Before we moved south I walked the Wall and explored various other sites – click on the category of “Hadrian’s Wall Walk” on the right of the screen to find them all. In January 2022 we were on one of our regular trups north, and visited the Great North Museum in Newcastle again. It is a funny place, such a mix of stuff – local, anthropological and the Wall gallery. What I really wanted to see was the art exhibition involving projection onto seven of the altars. It was a stunning light show – https://www.youtube.com/watch?v=558FKNwxUGQ. We watched it three times – here are some still photos. Stunning.
This is the text of a Newcastle University press release, published on 27 October 2021
Seven Roman altars at Newcastle University’s Great North Museum: Hancock have been transformed in vivid hues thanks to an innovative creative project called Roman Britain in Colour.
The display is a collaboration between the Museum and Hadrian’s Wall Community Archaeology Project (WallCAP), working alongside creative studio NOVAK.
The seven altars feature animated videos projected directly onto the stone surface, giving visitors a sense of how colourful they were when made around 1900 years ago.
The animations also offer artistic interpretations of the altars and the gods associated with them.

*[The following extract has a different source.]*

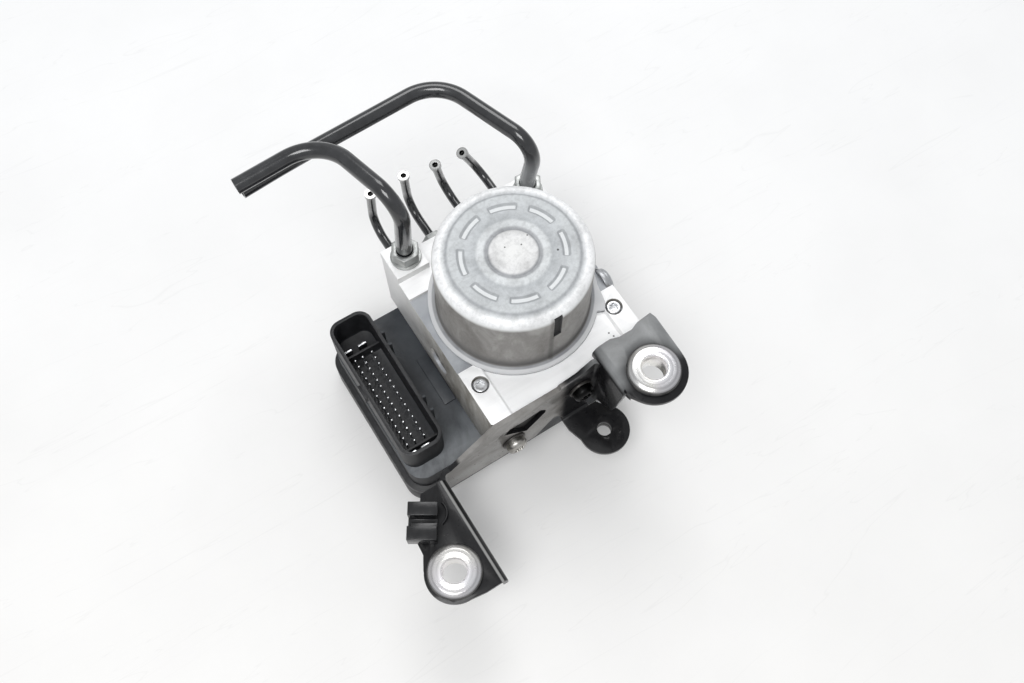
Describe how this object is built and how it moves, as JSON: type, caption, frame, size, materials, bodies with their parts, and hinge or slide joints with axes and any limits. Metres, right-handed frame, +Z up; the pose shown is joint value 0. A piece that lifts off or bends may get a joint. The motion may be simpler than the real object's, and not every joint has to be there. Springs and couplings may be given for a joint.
{
  "type": "abs brake module",
  "caption": "Anti-lock brake unit: aluminium valve block with pump motor on top, plastic control unit with connector below, sheet bracket on rubber mounts and bent brake pipes.",
  "frame": {"origin": "on the pump motor's axis, at the flat underside of the control unit", "axes": "+Z up along the motor's axis, +Y towards the block's pipe side, +X away from the connector"},
  "size_m": [0.1558, 0.2191, 0.1368],
  "materials": {
    "block": "machined, satin",
    "can": "zinc plated, satin",
    "steel": "ground, satin",
    "zinc": "zinc plated, bright",
    "magnet": "sintered, matt",
    "copper": "enamelled wire",
    "brass": "bright",
    "carbon": "pressed carbon, matt",
    "plastic": "moulded, satin",
    "board": "solder mask, satin",
    "rubber": "moulded, matt",
    "bracket": "black, gloss",
    "pipe": "black coated, gloss",
    "bolt": "black, satin"
  },
  "bodies": {
    "unit": {"hydraulic_block": "block", "motor_can": "can", "motor_seal": "rubber", "motor_magnets": "magnet", "drive_bearing": "steel", "shaft_bush": "brass", "brush_plate": "plastic", "brushes": "carbon", "motor_lead": "plastic", "pump_pistons": "steel", "pump_sleeves": "steel", "pump_plugs": "zinc", "accumulator_spring_left": "steel", "accumulator_spring_right": "steel", "accumulator_caps": "steel", "valve_cartridges": "steel", "valve_coils": "plastic", "ecu_housing": "plastic", "ecu_seal": "rubber", "ecu_cover": "plastic", "circuit_board": "board", "board_components": "plastic", "connector_pins": "brass", "ecu_screws": "zinc", "side_plug": "block", "bracket": "bracket", "weld_nut": "zinc", "bracket_washers": "zinc", "bracket_bolts": "bolt", "grommets": "rubber", "mount_sleeves": "zinc", "cable_clip": "plastic", "master_pipe_left": "pipe", "master_pipe_right": "pipe", "master_nuts": "zinc", "wheel_pipe_1": "pipe", "wheel_pipe_2": "pipe", "wheel_pipe_3": "pipe", "wheel_pipe_4": "pipe", "wheel_nuts": "zinc"},
    "rotor": {"pump_shaft": "steel", "armature_core": "steel", "armature_windings": "copper", "commutator": "copper", "eccentric_bearing": "steel"},
    "piston_left": {"accumulator_piston_left": "block"},
    "piston_right": {"accumulator_piston_right": "block"}
  },
  "joints": [
    {"name": "rotor_spin", "type": "hinge", "parent": "unit", "child": "rotor", "pos_m": [0, 0, 0.09], "axis": [0, 0, 1], "continuous": true},
    {"name": "accumulator_slide_left", "type": "slide", "parent": "unit", "child": "piston_left", "axis": [0, 0, -1], "range_m": [0, 0.007], "stiffness_N_per_m": 400, "springref_m": -0.01, "deforming": ["accumulator_spring_left"]},
    {"name": "accumulator_slide_right", "type": "slide", "parent": "unit", "child": "piston_right", "axis": [0, 0, -1], "range_m": [0, 0.007], "stiffness_N_per_m": 400, "springref_m": -0.01, "deforming": ["accumulator_spring_right"]}
  ]
}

For instance, the altar to Neptune, Roman god of freshwaters and rivers, was found in the River Tyne. It depicts a blue underwater scene filled with fish.
The altar to Oceanus, god of the sea, is animated with seaweed, starfish and a crab, whereas the altar to Fortuna drips with bright crimson, perhaps suggesting a ritual using wine or the blood of a sacrificed animal.

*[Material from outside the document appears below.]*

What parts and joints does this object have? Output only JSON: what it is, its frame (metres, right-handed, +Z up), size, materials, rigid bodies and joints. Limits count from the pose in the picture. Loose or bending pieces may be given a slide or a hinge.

Other altars with new animations are dedicated to Jupiter, supreme deity of the Roman pantheon, Minerva, goddess of wisdom and strategic warfare, and Antenociticus, a native British god only found at Condercum Roman Fort – present-day Benwell in the west end of Newcastle.

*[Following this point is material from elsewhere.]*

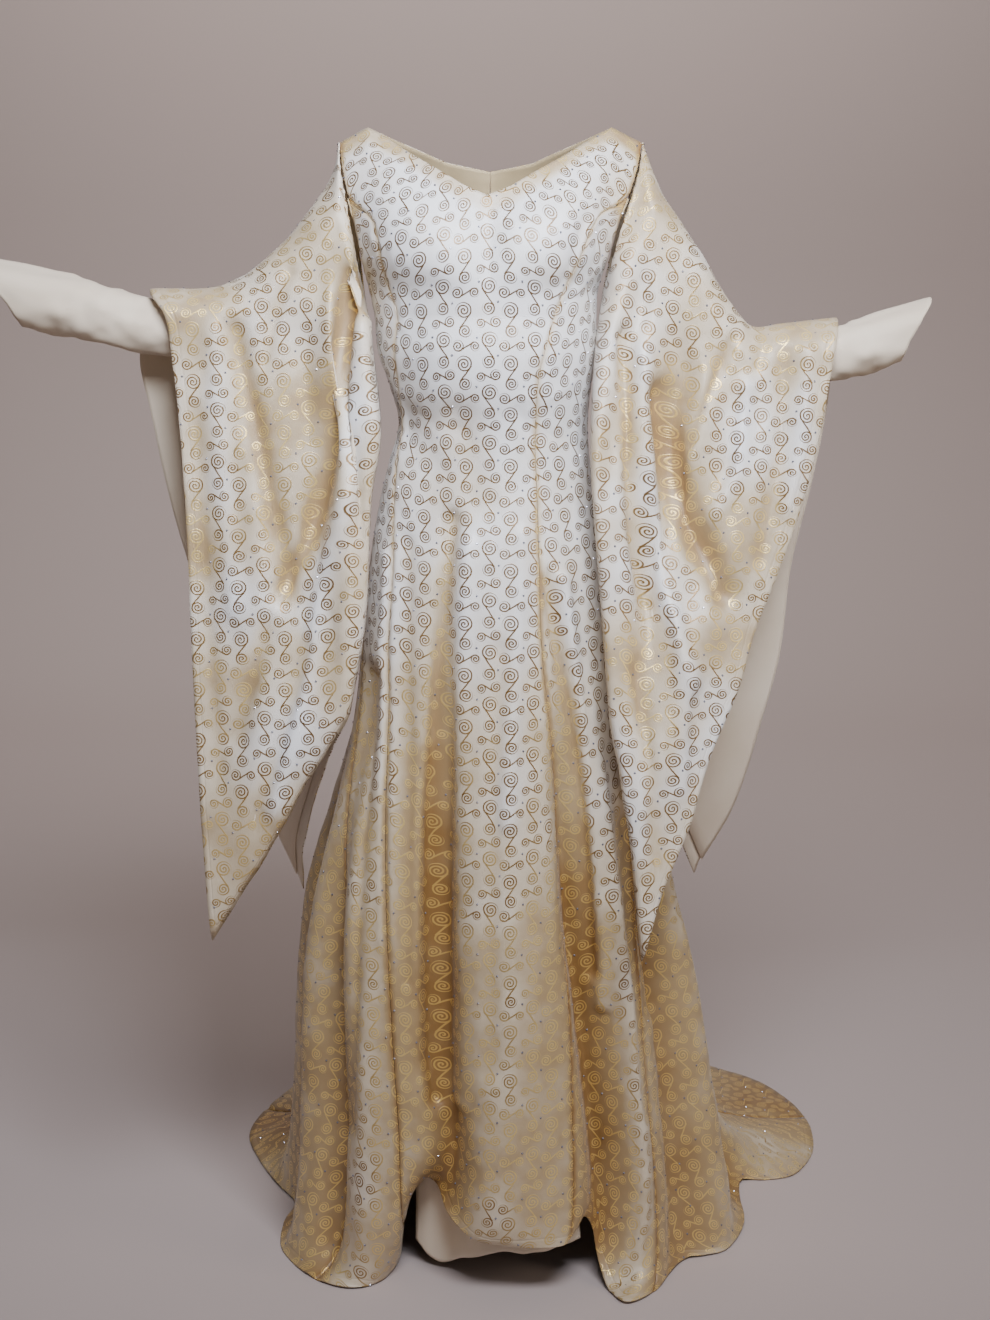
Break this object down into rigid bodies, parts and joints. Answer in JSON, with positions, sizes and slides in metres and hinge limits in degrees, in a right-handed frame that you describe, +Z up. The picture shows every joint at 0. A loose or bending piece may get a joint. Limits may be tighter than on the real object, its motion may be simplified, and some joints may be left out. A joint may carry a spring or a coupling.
{
  "type": "medieval gown",
  "caption": "Floor-length medieval gown in cream brocade with a train, wide pointed lined sleeves, fitted undersleeves with pointed cuffs and a wide V neck, in hollow worn form.",
  "frame": {"origin": "midway between the shoulder seams, where the wearer's shoulders carry the gown", "axes": "+Z up, -Y out of the gown's front, +X to the right as seen from the front"},
  "size_m": [1.1327, 0.8479, 1.3968],
  "materials": {
    "brocade": "cream satin brocade with gold scrolls",
    "crepe": "matt ivory crepe"
  },
  "bodies": {
    "root": {"front_centre": "brocade", "front_side_left": "brocade", "front_side_right": "brocade", "back_side_left": "brocade", "back_side_right": "brocade", "back_left": "brocade", "back_right": "brocade", "sleeve_left": "brocade", "sleeve_right": "brocade", "sleeve_lining_left": "crepe", "sleeve_lining_right": "crepe", "undersleeve_left": "crepe", "undersleeve_right": "crepe", "skirt_lining": "crepe"}
  },
  "joints": []
}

Dr Rob Collins, Senior Lecturer in Archaeology and WallCAP Project Manager, Newcastle University, said: “Roman altars are a great source for understanding the culture of the Roman Empire, but they can seem boring and uninteresting for people that do not know how to ‘read’ them. Working with NOVAK and the Great North Museum: Hancock, the altars come alive and invite you to look more closely at the artistry and information that they hold.”
Andrew Parkin, Keeper of Archaeology at the Great North Museum: Hancock, said: “We’re used to the look of sandstone altars and reliefs in museums but we forget that they were originally painted in bright colours. The paint has been lost over the centuries but researchers have found trace amounts of pigment using ultraviolet light and x-rays. These new projected animations really make the altars stand out and add greatly to the Hadrian’s Wall gallery in the museum. The team at NOVAK have done a fantastic job in creating the artwork and mapping the projections precisely onto the stones.”
Funded by the National Lottery Heritage Fund, WallCAP aims to improve the heritage of Hadrian’s Wall, by understanding the risks to the monument, and working with local communities to identify, secure and protect the heritage and cultural significance of Hadrian’s Wall.
So while we are used to seeing altars looking like this, this exhibition has been an eye-opener.